# Halo's Spots Stew (for Cats?)



## FessieMcGee (Aug 31, 2014)

I'm thinking of switching over my dogs to Halo Spots Stew (the Salmon/Whitefish Grain-Free Healthyweight Formula) and pretty much the same thing for my cat (Healthyweight Grain-Free Salmon/Whitefish) - so I know that Hedgehogs can eat cat food, but after I get him/her from the breeder I might want to just switch it over to what my cat is on to make it easier.

Can they eat the Halo food as well? Here's a link.

http://shop.halopets.com/Spots-Stew-Dry-Cat-GR-HW-6Lb


----------



## Lilysmommy (Jan 7, 2009)

Yup, looks good!  Keep in mind that it's generally recommended to feed a mix of two or more foods to make sure everything is provided and to make sure you have options available that the hedgehog is familiar with in case one food is recalled or goes out of stock, etc. But this one would be just fine for one of the foods. Also make sure you switch slowly, after your hedgehog has a week or two to settle in. Food switches should be done over 2-4 weeks.


----------



## FessieMcGee (Aug 31, 2014)

For the second type of food that I would mix in - could I mix in this?

http://www.petco.com/product/106692...-Food.aspx?CoreCat=LN_SmallAnimalFood_SunSeed


----------



## Lilysmommy (Jan 7, 2009)

I would recommend another cat food instead. Sunseed is better quality than many hedgehog foods, but it's still not that great. Your money would be better spent on another good quality cat food.  There's a list at the top of the Nutrition section of recommended brands that are often used and pretty easy for most people to find if you'd like to check it out!


----------



## peace.love.meeko (Aug 21, 2012)

Just based on personal experience with Halo brand, my hedgies absolutely love it. I use the grain free wholesome chicken formula & am considering switching my dog to this brand as well. I had to switch due to my old brand cutting back costs and completely changing their food. Generally my female hedgie is rather picky but I did a lot of research and was lucky that they loved it so much. Both my hedgies eventually weaned themselves off of it faster than I was doing so because they got to the point where they just didn't want the old food anymore.
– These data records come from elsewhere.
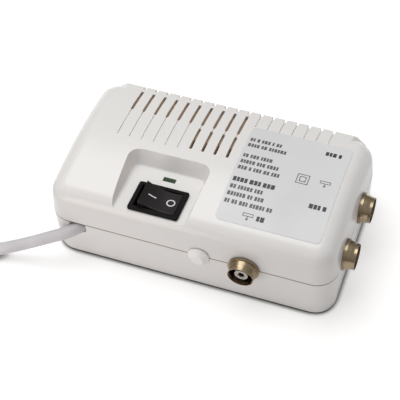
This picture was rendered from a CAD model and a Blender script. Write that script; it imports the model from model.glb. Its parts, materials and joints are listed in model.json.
import json
from math import cos, pi, radians, sin, sqrt

import bpy
from mathutils import Matrix, Vector


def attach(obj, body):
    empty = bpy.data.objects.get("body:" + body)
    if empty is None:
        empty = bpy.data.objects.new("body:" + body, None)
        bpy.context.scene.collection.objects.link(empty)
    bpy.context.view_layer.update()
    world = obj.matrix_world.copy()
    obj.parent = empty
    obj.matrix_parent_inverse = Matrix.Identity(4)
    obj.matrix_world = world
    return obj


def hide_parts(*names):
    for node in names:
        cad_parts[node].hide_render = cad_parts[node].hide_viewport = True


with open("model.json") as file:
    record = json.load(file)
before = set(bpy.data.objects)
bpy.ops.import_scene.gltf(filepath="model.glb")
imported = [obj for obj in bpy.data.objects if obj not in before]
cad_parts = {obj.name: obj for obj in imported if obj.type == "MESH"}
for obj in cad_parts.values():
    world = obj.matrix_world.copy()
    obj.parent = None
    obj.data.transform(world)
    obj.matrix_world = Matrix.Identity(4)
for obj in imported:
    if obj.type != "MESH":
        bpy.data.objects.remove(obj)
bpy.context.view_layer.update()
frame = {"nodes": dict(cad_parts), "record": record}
nodes = frame["nodes"]

# Camera, placed as the photograph's was
camera_place = Vector((0.1142, -0.2842, 0.4156))
camera_forward = Vector((-0.23639, 0.55708, -0.79610)).normalized()
camera_down = Vector((0.23881, -0.76089, -0.60334)).normalized()
camera_lens = 112.81
camera_sensor = 36.0
camera_near = 0.01
camera_far = 10.0

# Lamps and the world
soft_box_size = 0.55
soft_box_place = Vector((-0.16, 0.12, 0.62))
soft_box_watts = 2.15
soft_box_colour = (1.0, 0.99, 0.975)
side_box_size = 0.12
side_box_place = Vector((-0.09, -0.22, 0.04))
side_box_watts = 0.11
side_box_colour = (1.0, 0.915, 0.865)
aim_place = Vector((0.0, 0.0, 0.02))
world_low = 0.20
world_high = 0.56
world_turn_height = 0.75
world_low_tint = (1.0, 0.915, 0.865)
world_high_tint = (0.975, 0.99, 1.0)

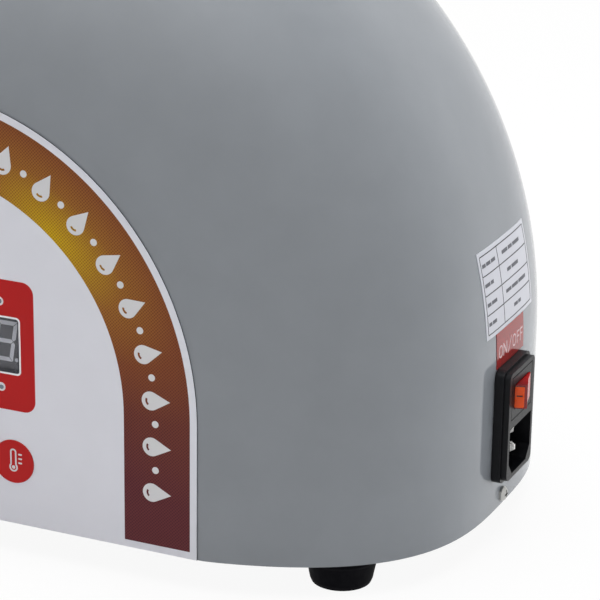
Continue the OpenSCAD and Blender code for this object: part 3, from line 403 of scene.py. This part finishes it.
# Every CAD node gets its finish; nodes that a finer piece replaces are dressed again below
NODE_LOOKS = {
    "housing_shell": paint_gray, "base_pan": dark_paint, "rubber_feet": rubber,
    "foot_screws": zinc, "shell_screws": zinc, "control_overlay": white_film,
    "display_lens": lens_material, "display_module": block_gray, "control_board": board_green,
    "board_standoffs": zinc, "indicator_leds": lamp_gray, "tact_switches": black_plastic,
    "key_left": red_film, "key_middle": red_film, "key_right": red_film,
    "rating_plate": label_film, "switch_strip": strip_film, "inlet_body": inlet_black,
    "inlet_pins": nickel, "rocker_switch": rocker_red, "fan_guard": black_plastic,
    "fan_frame": black_plastic, "fan_rotor": black_plastic, "fan_screws": zinc,
    "power_board": board_green, "motor_stator": motor_paint, "motor_bearings": bearing_steel,
    "motor_rotor": gear_steel, "motor_pinion": gear_steel, "motor_bracket": dark_paint,
    "gearcase_body": cast, "gearcase_cover": cast, "gearcase_bearings": bearing_steel,
    "gearcase_screws": zinc, "gearcase_bracket": dark_paint, "layshaft": gear_steel,
    "output_wheel": gear_steel, "output_shaft": gear_steel, "head_socket": stainless_turned,
    "head_collar": cast, "lock_knob": knob_plastic, "press_barrel": stainless_turned,
    "press_screw": stainless_turned, "barrel_cap": stainless_turned,
    "cake_nozzle": stainless_turned, "heater_band": heater_metal, "heater_guard": stainless_sheet,
    "heater_conduit": stainless_sheet, "hopper": stainless_sheet, "hopper_lid": stainless_sheet,
    "pusher": nylon, "oil_guide": stainless_sheet, "strainer": stainless_sheet,
    "oil_cup": stainless_sheet, "residue_cup": stainless_sheet,
}
for node, material in NODE_LOOKS.items():
    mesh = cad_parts[node].data
    mesh.materials.clear()
    mesh.materials.append(material)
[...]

Whichever you decide I wish you the best of luck just make sure that you give switching the food time


----------



## FessieMcGee (Aug 31, 2014)

Thanks.  

I might just go for the chicken formula as I'm considering buying the cans of wet food for my cat, and the bags of kibble (Whitefish & Salmon) but they're all from Halo Spot's Stew anyway so its so confusing xD? I just think its more convinet to have them sorta all on the same brand, but if they dont like it I dont mind switching.


----------